__TO BE DONE__
Please quote exactly the opening lines of the data, from the first line to the one where "MIX_FACTOR, MIX_FIRST, MIX_SECOND, MIX_RESULT" appears.

__DATA BLOCK__

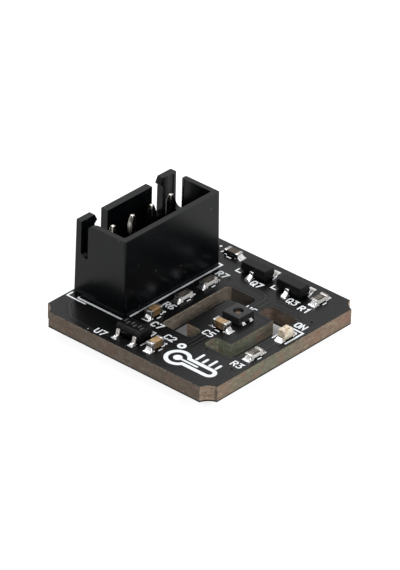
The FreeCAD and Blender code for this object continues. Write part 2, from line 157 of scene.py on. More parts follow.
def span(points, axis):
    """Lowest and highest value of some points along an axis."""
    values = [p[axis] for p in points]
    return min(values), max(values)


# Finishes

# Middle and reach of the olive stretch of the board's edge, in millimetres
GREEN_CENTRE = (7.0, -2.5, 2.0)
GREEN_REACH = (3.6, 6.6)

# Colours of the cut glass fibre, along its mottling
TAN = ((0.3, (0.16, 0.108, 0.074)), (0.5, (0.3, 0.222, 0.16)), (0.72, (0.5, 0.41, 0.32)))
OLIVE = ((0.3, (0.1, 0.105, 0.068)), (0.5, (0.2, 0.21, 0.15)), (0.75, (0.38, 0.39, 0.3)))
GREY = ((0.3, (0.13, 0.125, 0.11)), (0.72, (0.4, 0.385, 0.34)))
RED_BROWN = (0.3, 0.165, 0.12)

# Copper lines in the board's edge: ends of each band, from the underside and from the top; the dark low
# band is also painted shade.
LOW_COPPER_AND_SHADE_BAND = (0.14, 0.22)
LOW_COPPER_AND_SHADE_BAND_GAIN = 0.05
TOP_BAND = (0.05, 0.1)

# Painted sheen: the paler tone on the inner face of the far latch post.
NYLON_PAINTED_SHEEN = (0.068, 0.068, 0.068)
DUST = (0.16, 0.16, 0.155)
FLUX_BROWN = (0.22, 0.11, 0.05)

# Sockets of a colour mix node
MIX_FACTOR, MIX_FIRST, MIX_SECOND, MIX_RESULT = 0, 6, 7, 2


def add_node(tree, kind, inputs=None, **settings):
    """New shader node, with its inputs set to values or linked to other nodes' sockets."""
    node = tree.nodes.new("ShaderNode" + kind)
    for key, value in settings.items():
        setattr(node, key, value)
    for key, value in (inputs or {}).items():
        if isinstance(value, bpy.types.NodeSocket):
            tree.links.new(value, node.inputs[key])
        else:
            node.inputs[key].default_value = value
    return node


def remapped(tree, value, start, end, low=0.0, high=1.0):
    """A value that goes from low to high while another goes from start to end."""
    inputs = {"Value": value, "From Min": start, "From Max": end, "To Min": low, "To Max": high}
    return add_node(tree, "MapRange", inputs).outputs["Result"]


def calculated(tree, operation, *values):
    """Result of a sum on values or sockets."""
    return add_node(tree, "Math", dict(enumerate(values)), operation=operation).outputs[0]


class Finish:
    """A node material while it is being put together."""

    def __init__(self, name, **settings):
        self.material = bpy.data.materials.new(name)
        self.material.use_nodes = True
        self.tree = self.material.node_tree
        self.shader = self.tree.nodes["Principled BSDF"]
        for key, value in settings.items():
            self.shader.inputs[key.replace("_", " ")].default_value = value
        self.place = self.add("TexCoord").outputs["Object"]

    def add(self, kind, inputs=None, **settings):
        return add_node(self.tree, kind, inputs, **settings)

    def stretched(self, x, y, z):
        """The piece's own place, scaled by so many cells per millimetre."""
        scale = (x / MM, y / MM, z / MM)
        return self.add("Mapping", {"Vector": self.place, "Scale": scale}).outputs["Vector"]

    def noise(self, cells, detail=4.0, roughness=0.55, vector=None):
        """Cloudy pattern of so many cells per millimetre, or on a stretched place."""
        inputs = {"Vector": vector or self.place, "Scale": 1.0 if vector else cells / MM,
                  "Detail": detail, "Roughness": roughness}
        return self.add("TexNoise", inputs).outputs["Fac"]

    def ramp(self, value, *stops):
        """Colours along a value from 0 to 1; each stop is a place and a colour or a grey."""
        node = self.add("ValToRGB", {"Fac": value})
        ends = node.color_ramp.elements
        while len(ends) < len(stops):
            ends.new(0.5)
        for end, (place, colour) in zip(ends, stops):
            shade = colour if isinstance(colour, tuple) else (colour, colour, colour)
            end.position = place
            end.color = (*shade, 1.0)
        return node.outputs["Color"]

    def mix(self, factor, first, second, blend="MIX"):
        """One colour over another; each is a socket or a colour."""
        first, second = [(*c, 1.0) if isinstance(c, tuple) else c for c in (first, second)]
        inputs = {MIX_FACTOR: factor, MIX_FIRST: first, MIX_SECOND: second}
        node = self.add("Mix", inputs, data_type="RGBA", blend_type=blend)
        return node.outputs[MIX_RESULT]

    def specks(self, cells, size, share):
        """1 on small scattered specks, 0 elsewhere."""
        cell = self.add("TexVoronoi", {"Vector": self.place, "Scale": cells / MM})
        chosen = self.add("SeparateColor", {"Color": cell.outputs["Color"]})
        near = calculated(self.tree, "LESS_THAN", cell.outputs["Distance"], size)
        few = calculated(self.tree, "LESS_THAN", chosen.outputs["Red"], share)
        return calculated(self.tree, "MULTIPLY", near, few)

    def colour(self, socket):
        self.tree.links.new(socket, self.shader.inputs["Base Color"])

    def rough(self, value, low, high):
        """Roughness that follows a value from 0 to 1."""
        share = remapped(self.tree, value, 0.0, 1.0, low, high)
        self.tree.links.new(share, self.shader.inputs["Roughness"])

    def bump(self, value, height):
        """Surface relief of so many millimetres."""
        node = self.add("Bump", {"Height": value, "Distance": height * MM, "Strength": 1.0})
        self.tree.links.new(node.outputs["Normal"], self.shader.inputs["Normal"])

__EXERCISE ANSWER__
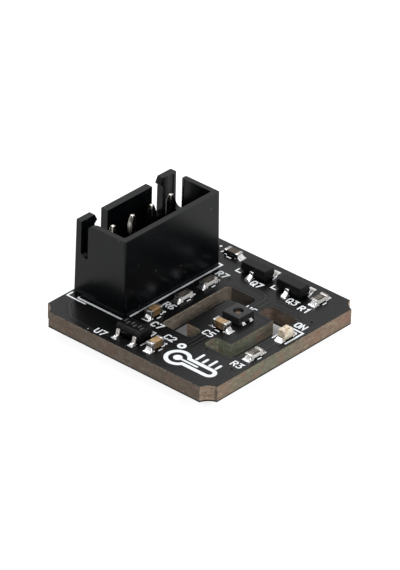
The FreeCAD and Blender code for this object continues. Write part 2, from line 157 of scene.py on. More parts follow.
def span(points, axis):
    """Lowest and highest value of some points along an axis."""
    values = [p[axis] for p in points]
    return min(values), max(values)


# Finishes

# Middle and reach of the olive stretch of the board's edge, in millimetres
GREEN_CENTRE = (7.0, -2.5, 2.0)
GREEN_REACH = (3.6, 6.6)

# Colours of the cut glass fibre, along its mottling
TAN = ((0.3, (0.16, 0.108, 0.074)), (0.5, (0.3, 0.222, 0.16)), (0.72, (0.5, 0.41, 0.32)))
OLIVE = ((0.3, (0.1, 0.105, 0.068)), (0.5, (0.2, 0.21, 0.15)), (0.75, (0.38, 0.39, 0.3)))
GREY = ((0.3, (0.13, 0.125, 0.11)), (0.72, (0.4, 0.385, 0.34)))
RED_BROWN = (0.3, 0.165, 0.12)

# Copper lines in the board's edge: ends of each band, from the underside and from the top; the dark low
# band is also painted shade.
LOW_COPPER_AND_SHADE_BAND = (0.14, 0.22)
LOW_COPPER_AND_SHADE_BAND_GAIN = 0.05
TOP_BAND = (0.05, 0.1)

# Painted sheen: the paler tone on the inner face of the far latch post.
NYLON_PAINTED_SHEEN = (0.068, 0.068, 0.068)
DUST = (0.16, 0.16, 0.155)
FLUX_BROWN = (0.22, 0.11, 0.05)

# Sockets of a colour mix node
MIX_FACTOR, MIX_FIRST, MIX_SECOND, MIX_RESULT = 0, 6, 7, 2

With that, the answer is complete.